“I grew up this way,” Colt McCoy says of his habit of drinking raw milk. “We had dairy cows on the farm -- just always have had raw milk." (John McDonnell/The Washington Post)

PHOENIX — The most interesting story from this week’s NFL owners’ meetings had nothing to do with instant replay or proposed changes for onside kicks or anything to do with football, actually. The most interesting story from this week’s meetings — maybe any recent owners’ meetings — was Washington Redskins Coach Jay Gruden’s revelation that quarterback Colt McCoy drinks raw milk every day.

The topic came up Tuesday morning during Gruden’s media session at the Arizona Biltmore. Gruden was describing how unfair it seemed that a random kick to the leg cracked McCoy’s fibula, ending the quarterback’s season last December, when he finally shook his head and gave a dry laugh.

“I mean, this is a guy who works hard and drinks a gallon of milk every day for strong bones,” Gruden said.

Then, he added: “And I think it’s the milk that’s not pasteurized, either.”

Gruden laughed again. “He should have healthy bones, right?”

Wednesday morning, McCoy, who grew up in the small Texas farm town of Tuscola, confirmed Gruden’s account.

“I do drink raw milk but not a gallon a day, ha ha,” McCoy said in a text message.

What possibly compels a person to drink raw, or unpasteurized, milk every day? Is it a part of some extreme diet? Is there some great physical benefit? Does raw milk even taste good?

“I grew up this way,” McCoy texted back. “We had dairy cows on the farm — just always have had raw milk. Tastes much better. Until my fibula I’ve never had a broken bone.”
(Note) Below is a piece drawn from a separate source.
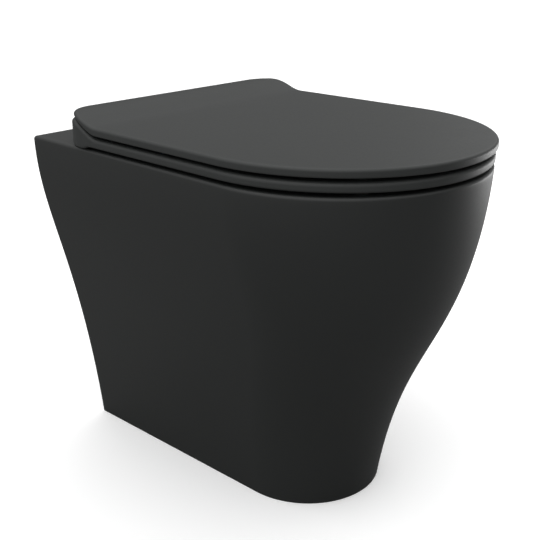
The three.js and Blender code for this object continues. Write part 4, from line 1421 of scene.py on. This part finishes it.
@dataclass
class Studio:
    """Camera, pale floor and soft light."""

    azimuth: float = -47.09
    elevation: float = 20.29
    distance: float = 1.0879
    target: tuple[float, float, float] = (-0.0298, -0.0091, 0.2577)
    lens: float = 62.16
    backdrop: float = 1.05
    floor_glow: float = 0.12
    level: float = 0.05
    overhead: float = 1.9
    from_left: float = 0.95
    boxes: tuple[Softbox, ...] = (
        Softbox("right_strip", (1.65, -0.45, 0.21), (0.05, -0.1, 0.21), (0.9, 0.4), 9.0),
        Softbox("right_top", (1.5, 0.2, 1.1), (0.1, -0.15, 0.4), (0.8, 0.5), 1.5),
        Softbox("rear_strip", (1.45, 1.05, 0.21), (0.05, -0.1, 0.21), (1.2, 0.4), 8.0),
    )

    def camera(self) -> None:
        """A camera that looks at the target from an azimuth, elevation and distance."""
        data = bpy.data.cameras.new("camera")
        data.lens = self.lens
        data.sensor_width = 36.0
        camera = bpy.data.objects.new("camera", data)
        bpy.context.scene.collection.objects.link(camera)
        turn, tilt = math.radians(self.azimuth), math.radians(self.elevation)
        away = Vector((math.sin(turn) * math.cos(tilt), -math.cos(turn) * math.cos(tilt), math.sin(tilt)))
        camera.location = Vector(self.target) + away * self.distance
        camera.rotation_euler = away.to_track_quat("Z", "Y").to_euler()
        bpy.context.scene.camera = camera

    def floor(self) -> None:
        """A wide plain floor just below the foot: white to the camera, duller as a reflector."""
        half, below = 12.0, -0.0005
        corners = [(x, y, below) for x, y in ((-half, -half), (half, -half), (half, half), (-half, half))]
        mesh = bpy.data.meshes.new("floor")
        mesh.from_pydata(corners, [], [(0, 1, 2, 3)])
        floor = bpy.data.objects.new("floor", mesh)
        bpy.context.scene.collection.objects.link(floor)
        material = bpy.data.materials.new("floor")
        material.use_nodes = True
        nodes = Nodes(material.node_tree)
        paint = nodes.add("ShaderNodeBsdfDiffuse")
        paint.inputs["Color"].default_value = (0.97, 0.97, 0.97, 1.0)
        glow = nodes.add("ShaderNodeEmission")
        glow.inputs["Strength"].default_value = self.floor_glow
        seen = nodes.add("ShaderNodeAddShader")
        nodes.link(paint.outputs[0], seen.inputs[0])
        nodes.link(glow.outputs[0], seen.inputs[1])
        bounced = nodes.add("ShaderNodeBsdfDiffuse")
        bounced.inputs["Color"].default_value = (0.22, 0.22, 0.22, 1.0)
        mix = nodes.add("ShaderNodeMixShader")
        path = nodes.add("ShaderNodeLightPath")
        output = nodes.add("ShaderNodeOutputMaterial")
        nodes.link(path.outputs["Is Camera Ray"], mix.inputs[0])
        nodes.link(bounced.outputs[0], mix.inputs[1])
        nodes.link(seen.outputs[0], mix.inputs[2])
        nodes.link(mix.outputs[0], output.inputs["Surface"])
        mesh.materials.append(material)

    def light(self, box: Softbox) -> None:
        """One area light that faces its aim."""
        data = bpy.data.lights.new(box.name, "AREA")
        data.shape = "RECTANGLE"
        data.size, data.size_y = box.size
        data.energy = box.power
        lamp = bpy.data.objects.new(box.name, data)
        bpy.context.scene.collection.objects.link(lamp)
        lamp.location = box.place
        away = Vector(box.place) - Vector(box.aim)
        lamp.rotation_euler = away.to_track_quat("Z", "Y").to_euler()

    def surround(self) -> None:
        """A white room: plain to the camera, and as a light strongest overhead.

        Strength is level + overhead x up squared + from_left x -x, with the parts below the horizon
        and on the right left out.
        """
        world = bpy.data.worlds.new("surround")
        bpy.context.scene.world = world
        world.use_nodes = True
        nodes = Nodes(world.node_tree)
        direction = nodes.add("ShaderNodeSeparateXYZ")
        nodes.link(nodes.add("ShaderNodeTexCoord").outputs["Generated"], direction.inputs[0])
        strength = self.level
        for axis, share, power in ((2, self.overhead, 2.0), (0, -self.from_left, 1.0)):
            sign = math.copysign(1.0, share)
            part = nodes.math("MAXIMUM", nodes.math("MULTIPLY", direction.outputs[axis], sign), 0.0)
            part = nodes.math("MULTIPLY", nodes.math("POWER", part, power), abs(share))
            strength = nodes.math("ADD", strength, part)
        lighting = nodes.add("ShaderNodeBackground")
        nodes.link(strength, lighting.inputs["Strength"])
        plain = nodes.add("ShaderNodeBackground")
        plain.inputs["Strength"].default_value = self.backdrop
        for shader in (lighting, plain):
            shader.inputs["Color"].default_value = (1.0, 1.0, 1.0, 1.0)
        mix = nodes.add("ShaderNodeMixShader")
        nodes.link(nodes.add("ShaderNodeLightPath").outputs["Is Camera Ray"], mix.inputs[0])
        nodes.link(lighting.outputs[0], mix.inputs[1])
        nodes.link(plain.outputs[0], mix.inputs[2])
        nodes.link(mix.outputs[0], nodes.add("ShaderNodeOutputWorld").inputs["Surface"])

    def build(self) -> None:
        """Sets the whole studio."""
        bpy.context.scene.view_settings.view_transform = "Standard"
        self.camera()
        self.floor()
        self.surround()
        for box in self.boxes:
            self.light(box)


# ------------------------------------------------------------------------------------- main
def put(library: Library, piece: bpy.types.Object, slot: str, body: str, nodes: Sequence[str] = ()) -> None:
    """Dresses a piece, puts it on a body and hides the CAD nodes that it stands for.

    Args:
        library: Holds the materials.
        piece: The new piece.
        slot: The record's material slot.
        body: The body it rides on.
        nodes: CAD nodes it replaces.
    """
    library.dress(piece, slot)
    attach(piece, body)
    if nodes:
        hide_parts(*nodes)
    log.info("%s: %d faces, rides on %s", piece.name, len(piece.data.polygons), body)


def main() -> None:
    """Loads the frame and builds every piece."""
    logging.basicConfig(level=logging.INFO, format="%(name)s: %(message)s")
    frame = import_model()
    datum = Datum.from_frame(frame)
    library = Library(frame["record"])
    for name, node in frame["nodes"].items():
        library.dress_node(name, node)

    pan = Pan(datum)
    casting = pan.body()
    bevel(casting, 1.2, 2, 60.0)
    put(library, casting, "black_ceramic", "pan", ["pan"])
    put(library, pan.horn(), "black_ceramic", "pan")

    lid = Lid(datum)
    put(library, lid.shell(), "black_duroplast", "lid", ["lid"])
    for lug in lid.lugs():
        put(library, lug, "black_duroplast", "lid")
    put(library, Seat(datum).ring(), "black_duroplast", "seat", ["seat_ring"])
    Fittings(frame, datum, library).build()

    Studio().build()


if __name__ == "__main__":
    main()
McCoy was asked where he gets raw milk. A few minutes later, he replied.

“Hard to find,” he texted. “Basically have to have your own cow.”

And so does this mean McCoy has his own cow in Northern Virginia where he lives during the season?

“No, not right now” he said in another text. “Need to find one.”

McCoy did not elaborate on how or when he might be getting his Virginia-area cow and even got a little mysterious when pressed about how raw milk winds up in his glass each day.

“I, for sure, drink it in Texas,” he said. “Can’t tell you how I get it in Virginia.”

McCoy’s habit is not recommended by the U.S. Food and Drug Administration (FDA). According to the FDA’s website, “raw milk, i.e., unpasteurized milk, can harbor dangerous microorganisms that can pose serious health risks to you and your family” and “can carry dangerous bacteria such as Salmonella, E. coli, Listeria, Campylobacter, and others that cause foodborne illness, often called ‘food poisoning.’”

McCoy is currently recovering from another surgery to repair the fibula he cracked last year. Gruden said everyone was trying to rush McCoy back onto the field before the end of the year, and that “we probably didn’t get time to get it healed the right way so we had (to do) a small procedure.”

Gruden has said McCoy will miss the first session of organized team activities and insisted McCoy will be ready for the start of the season. When asked about his latest surgery on Wednesday, McCoy said, “I’m going to be okay.”